Reality, on the other hand is continuous, so these models are only approximations that get more and more accurate as we decrease the time interval of the steps in the simulations. It’s impossible to exactly model these systems because we can’t use an infinitesimal interval in a simulation. The amount of steps we need to calculate grows towards infinity.
However we haven’t been able to confirm that time is actually continuous (www.clrn.org/is-time-discrete-or-continuous-data/). If time is not continuous, then it would be possible to use a discrete model to predict these chaotic systems arbitrarily far into the future in our universe.
Well done; that is exactly correct. As we want to model the systems more accurately the computational resources get insane.
Not necessarily; in fact (in my opinion) all that would do would set a lower bound on the time step required in your numerical simulation to achieve a "perfect" model. You would still have to solve the equations over and over again to know the future state.
Quantum computers may be able to help us solve certain classes of problems much more efficiently. But even these don't change the fundamental nature of reality; there are still unknowable future states.
It also doesn't matter if time is discrete or continuous; since we live inside time, we cannot experience the difference. The universe could run for a second, then stop for a year and then run again for a second, we would experience it as two continuous seconds.
Maybe in the future we will work out some way to step outside the normal flow of time and answer that question.
Ah, I think I wasn’t quite careful enough in the wording. Being able to predict a future state is different from being able to determine it.
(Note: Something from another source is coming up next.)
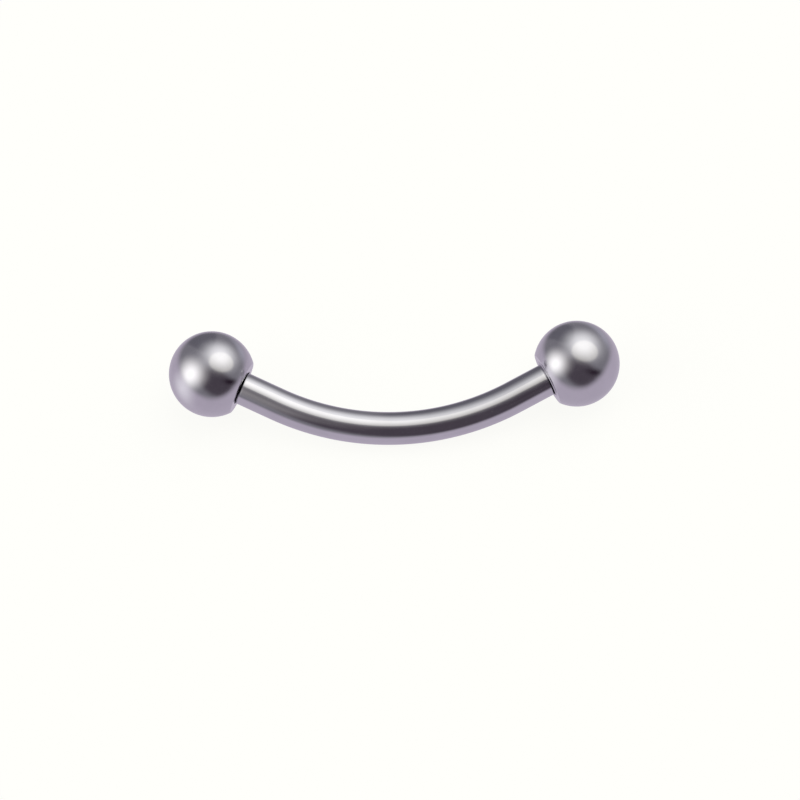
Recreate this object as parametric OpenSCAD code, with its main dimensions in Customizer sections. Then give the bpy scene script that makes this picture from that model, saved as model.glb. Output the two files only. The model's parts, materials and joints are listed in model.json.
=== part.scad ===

If time is discrete, and a chaotic system requires every state in between the current and some future to be calculated, then it is impossible to compute a future state sooner than that future time. This means that chaotic systems can’t be predicted.
What I meant to say is that if time is not continuous, then it is possible to determine the state of a chaotic system at some arbitrary time in the future. There is a lower bound on the time step required in the numerical simulation, so that means there is an upper bound on the amount of steps that would need to be computed for a perfect simulation. If there are a finite number of steps, then it can be calculated, and determined.
I see where you are coming from.
Basically you are saying if time is discrete. There are a finite number of states. And in theory, we could compute any arbitrary future state, based on the current state.
Quite possibly, the only caveat to that is it may not be computable, given a finite universe.